Dans l’hypothèse où le retour à une taxation au barème de l’impôt sur le revenu ferait retomber les revenus du capital à leur niveau de 2017 (soit 27,34 Md€, soit encore 30,8 Md€ si on stabilise ce chiffre en part de PIB (5)), et en appliquant à cette assiette le taux moyen d’imposition calculé toutes choses égales par ailleurs (19 %), on obtient un rendement de la taxation du capital de : 30,8 * 19 % = 6,0 Md€.
Le rendement de la mesure ne serait donc plus que de 6,0 – 4,5 = 1,5 Md€.
Difficulté
Les effets sur l’assiette taxable de la hausse de la fiscalité des revenus de capitaux sont estimés à partir de données issues des réformes précédentes et ne sont donc pas toujours actualisés. Par ailleurs, certains effets ne sont pas documentés précisément. Le dernier rapport de France Stratégie sur les réformes de la fiscalité du capital (6) relève notamment que l’ampleur des variations des dividendes en fonction du taux de taxation reste difficile à identifier sur un échantillon large. En outre, les estimations se concentrent sur la question des dividendes et n’incluent pas les autres revenus mobiliers.
Historique de la mesure
Avant 2013, les contribuables pouvaient choisir entre l’application d’un prélèvement forfaitaire libératoire (PFL) sur leurs revenus mobiliers et l’imposition de ces revenus au barème de l’impôt sur le revenu.
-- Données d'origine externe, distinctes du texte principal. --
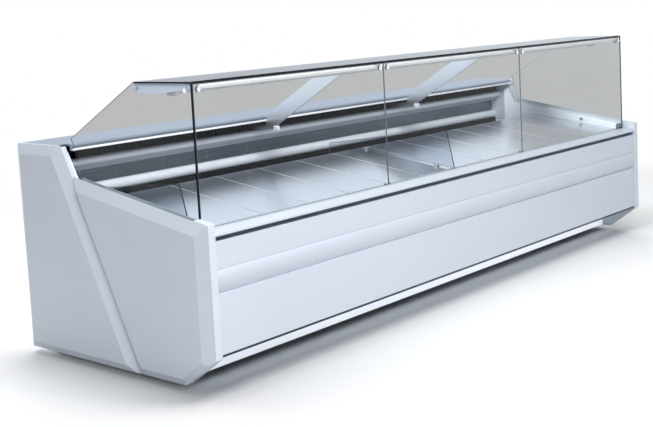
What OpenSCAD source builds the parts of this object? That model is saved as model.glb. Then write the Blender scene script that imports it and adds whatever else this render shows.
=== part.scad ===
// Refrigerated serve-over counter: three glazed bays over an insulated tub,
// with refrigerated storage and a condensing unit underneath.
// Frame: +X along the counter, +Y towards the operator's side, +Z up.
// Origin: on the floor, under the centre of the overall box.
// Profiles are drawn in (y, z) measured from the glass line and from the
// underside of the end panels, and placed() moves them into the frame.

/* [Overall] */
// Length of one bay
bay_len = 1250; // [1200:10:1300]
// Thickness of an end panel
end_t = 56; // [50:1:64]
// Height of the levelling feet below the end panels
foot_h = 28; // [24:1:40]

/* [Front] */
// How far the end panels stand in front of the glass line
nose = 92; // [88:1:96]
// Set-back of the front panels behind the end panels' nose
reveal = 8; // [7:1:10]
// Bulge of the bumper rail
bumper_bulge = 7; // [4:0.5:7]

/* [Rear] */
// Distance from the glass line to the rear of the end panels
rear_y = 1172; // [1172:1:1180]
// Height of the worktop above the end panels' underside
worktop_z = 976; // [974:1:978]

/* [Glazing] */
// Thickness of the glass
glass_t = 6; // [5:1:6]
// Height of the top of the shelf glass
glass_top = 1262; // [1262:1:1263]
// Depth of the glass shelf behind the glass line
shelf_d = 354; // [350:1:356]

/* [Doors] */
// Thickness of a storage door
door_t = 30; // [26:1:30]
// Gap between neighbouring doors
door_gap = 6; // [4:1:8]
// Radius of a door hinge pin
pin_r = 5; // [4:0.5:6]

/* [Fans] */
// Tip radius of the evaporator fans
evap_fan_r = 62; // [55:1:62]
// Tip radius of the condenser fan
cond_fan_r = 125; // [110:1:130]

/* [Hidden] */
$fn = 48;
bays = 3;
half_in = bays * bay_len / 2;       // inner faces of the end panels
half_len = half_in + end_t;
shift_y = (nose - rear_y) / 2;      // moves the glass line so that the box is centred
gap = 2;                            // joint gap between repeated plates
side_x = half_in - glass_t;         // inner face of the side glass
liner_t = 6;
liner_x = side_x - 1 - liner_t;     // inner face of the end liners
front_y = -nose + reveal;           // outer face of the front panels

// End panel outlines
split_foot = 366;
split_top = 845;
notch_z = 842;
notch_y = split_top - (split_top - split_foot) * (worktop_z - notch_z) / worktop_z;
slope_z = 690;
chamfer_z = 133;
chamfer_y = 97;
slope_rise = (notch_z - slope_z) / (notch_y + nose);
groove = 9;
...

Le taux du PFL variait selon la nature des revenus du capital : 21 % pour les revenus distribués (dividendes et assimilés) et 24 % pour les revenus fixes (intérêts). Les plus-values mobilières étaient imposées forfaitairement.
Le PFL a été supprimé par la loi de finances pour 2013, qui prévoyait une application obligatoire du barème de l’impôt sur le revenu pour les revenus de capitaux. Des abattements étaient toutefois prévus (abattement de 40 % pour les dividendes, abattement pour durée de détention pour les plus-values mobilières). L’application de cette mesure a conduit à des comportements d’optimisation fiscale de la part des entreprises : les dividendes versés ont diminué de 40 %. La baisse de l’assiette taxable a ainsi conduit à un effet négatif de – 400 M€ sur les recettes de l’État.
Benchmark
Depuis les années 1990, la plupart des pays européens ont progressivement adopté une taxation proportionnelle des revenus du capital. À la suite des pays scandinaves, plusieurs pays ont opté pour un régime dual : imposition progressive des revenus du travail et imposition proportionnelle des revenus de capitaux mobiliers. Ces pays appliquent généralement des taux d’imposition des revenus du capital inférieurs ou égaux à 30 % (par exemple, les taux sont de 26,4 % en Allemagne, 26 % en Italie, 15 % en Grèce, 30 % en Suède, 25 % en Finlande (7)). Dans un système de taxation proportionnelle, les exonérations et abattements sont généralement plus limités.
La France se distingue par ailleurs par une taxation importante des revenus du capital : elle se classe en deuxième position parmi les pays européens s’agissant du poids dans le PIB des prélèvements sur les revenus du capital des ménages (8). En 2019, la France reste ainsi le pays de l’Union européenne qui présente le taux de taxation implicite du capital (défini comme le rapport entre le produit des prélèvements obligatoires sur le capital et le montant des revenus du capital) le plus élevé (9). Ce résultat serait encore renforcé par la suppression du PFU.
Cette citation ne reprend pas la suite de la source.